OK. This is still A2A clearing out season. (I’m almost done, because for some reason Quora is throttling my unanswered legacy A2As.)
I’m not aware of basileus “ruler, king” being used in Ancient Greek to mean “priest”, or of any hint of Caesaropapism/conflation of the sacred and the secular in the word. I’m not an expert in the field, but I’m not aware of it. The fact that placenames around Mt Olympus now have Vasil– stems in them (as OP mentions in comment) doesn’t tell me anything about sacred rulership: those placenames can by default be assumed to be modern and referring to Byzantine emperors, or fairy tale kings.
I know that the word was written as qasireu in Linear B, and Wikipedia says the proto-Greek would be gʷatileus; the form is likely not Indo-European.
That makes it unlikely to be related to any of the other forms OP has adduced, which are Indo-European and spoken very far from Pelasgia: French sale, English sully, English silly, and Greek salos.
Well, the last one may be pre Greek too. But you can’t just chop off two syllables and a vowel and call the results cognate.
- English sully < Proto-Germanic *suliwōną, *sulwōną, *sulwijaną (“to sully, make dirty”), < Proto-Indo-European *sūl- (“thick liquid, muck”). Cognate to soil.
- French sale “dirty” < Old Frankish *salo (“dull, dirty grey”), from Proto-Germanic *salwaz (“dusky, dark, muddy”), from Proto-Indo-European *salw-, *sal- (“dirt, dirty”). That’s actually a bit of a surprise, I’d have thought they were the selfsame stem. The English cognate is sallow.
- English silly < Middle English seely, sēlī (“blessed; good; innocent; weak; guileless; pitiful; lowly; punctual”) < Old English (ġe)sǣliġ (“blessed; fortunate”) < Proto-Germanic *sēlīgaz < *sēliz < Proto-Indo-European *sōlh₂- (“mercy, comfort”).

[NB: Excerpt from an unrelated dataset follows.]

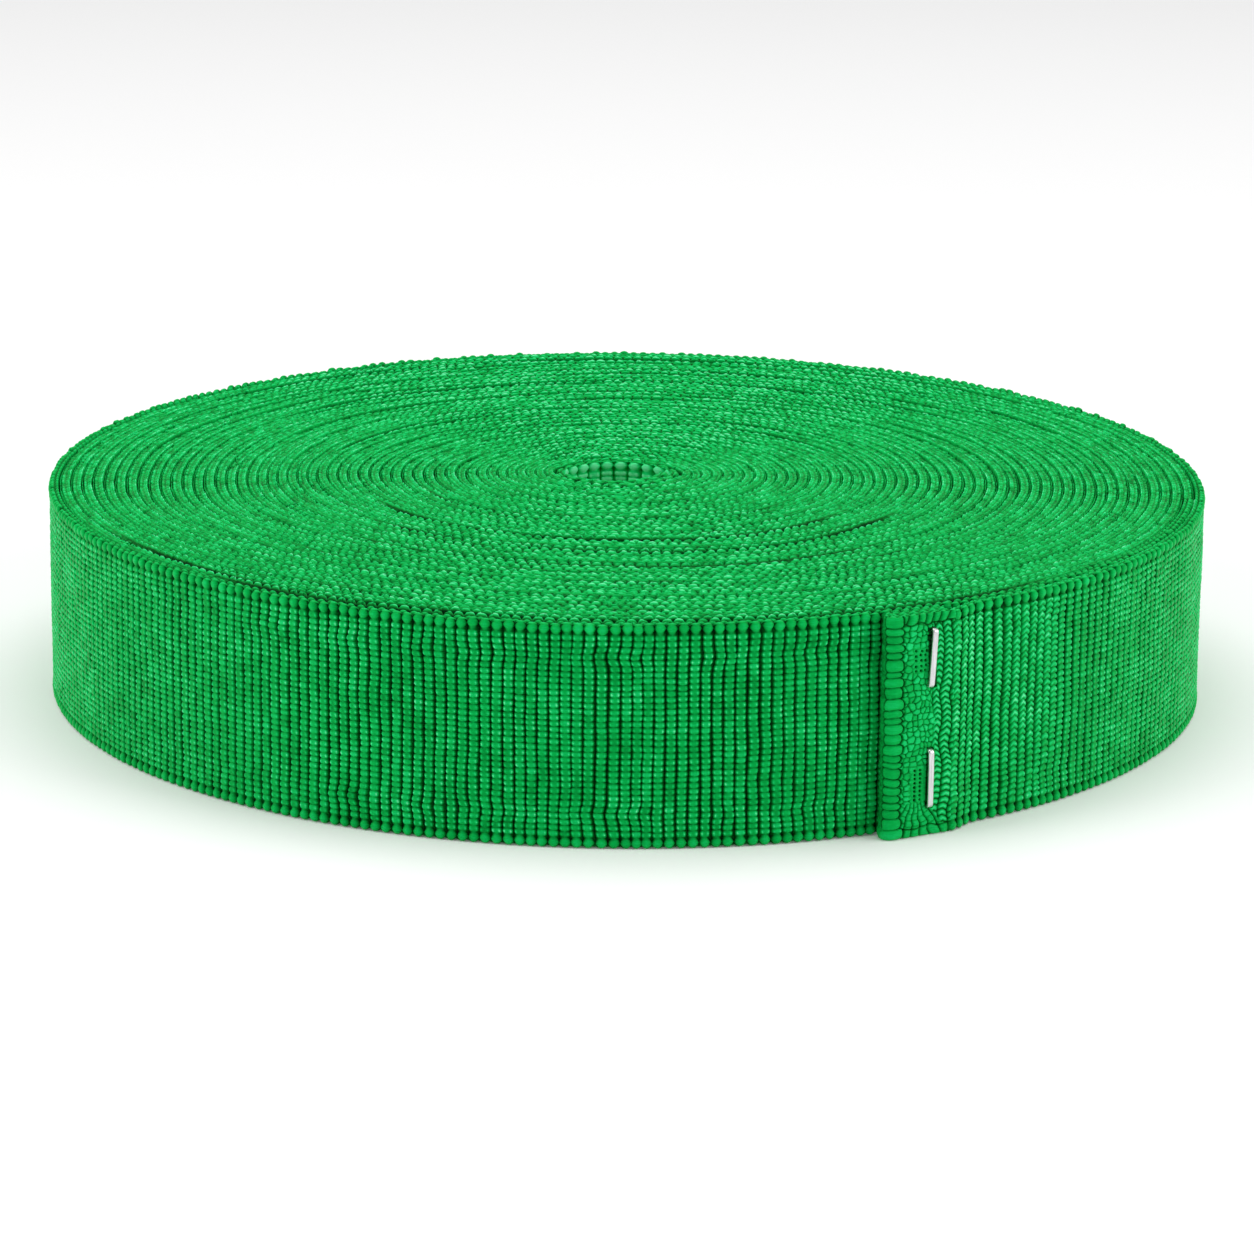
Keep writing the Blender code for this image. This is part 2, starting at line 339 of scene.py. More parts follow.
def face_rows():
    """Heights up the band's face, each with how full the bead is there and how much of a knob it is."""
    knob_heights = np.array([0.20, 0.42, 0.72, 1.10, 1.48, 1.80]) * MM
    bead_heights = [KNOB + (bead + phase) * BEAD_PITCH for bead in range(BEADS) for phase in BEAD_PHASES]
    bead_fullness = [1.0 - abs(2 * phase - 1) ** 2.4 for _ in range(BEADS) for phase in BEAD_PHASES]
    heights = np.concatenate(
        [knob_heights, bead_heights, [BAND_WIDTH - KNOB], BAND_WIDTH - knob_heights[::-1]]
    )
    ends = np.ones(len(knob_heights))
    full = np.concatenate([ends, bead_fullness, [0.0], ends])
    knob = np.concatenate([ends, np.zeros(len(bead_heights) + 1), ends])
    return heights, full, knob


ROW_HEIGHTS, ROW_FULL, ROW_KNOB = face_rows()
KNOB_MIDDLE = 0.98 * MM


def rib_dome(phase):
    """0 in the groove between two ribs, rising steeply to 1 on the rib."""
    return (1.0 - np.abs(2 * phase - 1) ** 4.6) ** 0.66


def half_round(phase):
    """A half circle across a rib: 0 at its sides and 1 in its middle."""
    return np.sqrt(np.clip(1.0 - (2 * phase - 1) ** 2, 0, 1))


def braid_at(ribs, z):
    """How far beads are braided, pointed and half a bead apart from rib to rib, near the folded end."""
    along = 1 - smooth_step(BRAIDED_RIBS, 1.8 * BRAIDED_RIBS, ribs)
    return along * (0.45 + 0.55 * smooth_step(*BRAID_HEIGHTS, z))


def braid_rise(number, phase):
    """How far a braided bead stands above its plain place, as a share of a bead."""
    return 0.30 - 0.66 * np.abs(2 * phase - 1) + 0.5 * (number % 2)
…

- Greek σαλός “silly, imbecile” (attested in Hesychius and scholia to Aristophanes; it is mediaeval Greek); Chantraine tentatively derives it from σάλος “disturbance, storm”, whose etymology is unknown. That would mean that salos originally meant something like “stormy”—or “disturbed”.
English silly and Greek salos are interesting in that they actually switched meanings in mediaeval Christianity, in a weird kind of way.
Silly started out meaning “blessed”, a meaning its German cognate selig retains. If you’re acting blessed according to the precepts of Christianity, that means that you’re acting guileless; that means you’re naive; that means you’re foolish; that means you’re silly.
Modern Greek had the same conclusion about acting guileless. The word that in Modern Greek means “guileless to the point of being simpleminded, too naive to live” is…
… agathos. The Ancient Greek for “good”.
But salos went the opposite way. It started meaning “disturbed”, and thence “imbecile”. In Bithynian Greek (which would date from after the 16th century), it came to mean a “baby”. (In the rest of Greek, mōron came to have that meaning.)
But in Mediaeval Orthodox Christianity, being mentally disturbed was taken as a sign of holiness. The salos is the figure who is only marginally better known in English under its Russian name, yurodivy (which pops up in exegeses of Shostakovich): it’s the Fool for Christ:
The yurodivy is a Holy Fool, one who acts intentionally foolish in the eyes of men. The term implies behaviour “which is caused neither by mistake nor by feeble-mindedness, but is deliberate, irritating, even provocative.”
In his book Holy Fools in Byzantium and Beyond, Ivanov described “holy fool” as a term for a person who “feigns insanity, pretends to be silly, or who provokes shock or outrage by his deliberate unruliness.” He explained that such conduct qualifies as holy foolery only if the audience believes that the individual is sane, moral, and pious. The Eastern Orthodox Church holds that holy fools voluntarily take up the guise of insanity in order to conceal their perfection from the world, and thus avoid praise.
Some characteristics that were commonly seen in holy fools were going around half-naked, being homeless, speaking in riddles, being believed to be clairvoyant and a prophet, and occasionally being disruptive and challenging to the point of seeming immoral (though always to make a point.
So silly described someone so holy they were considered mentally disturbed. And salos described someone so mentally disturbed they were considered to be holy.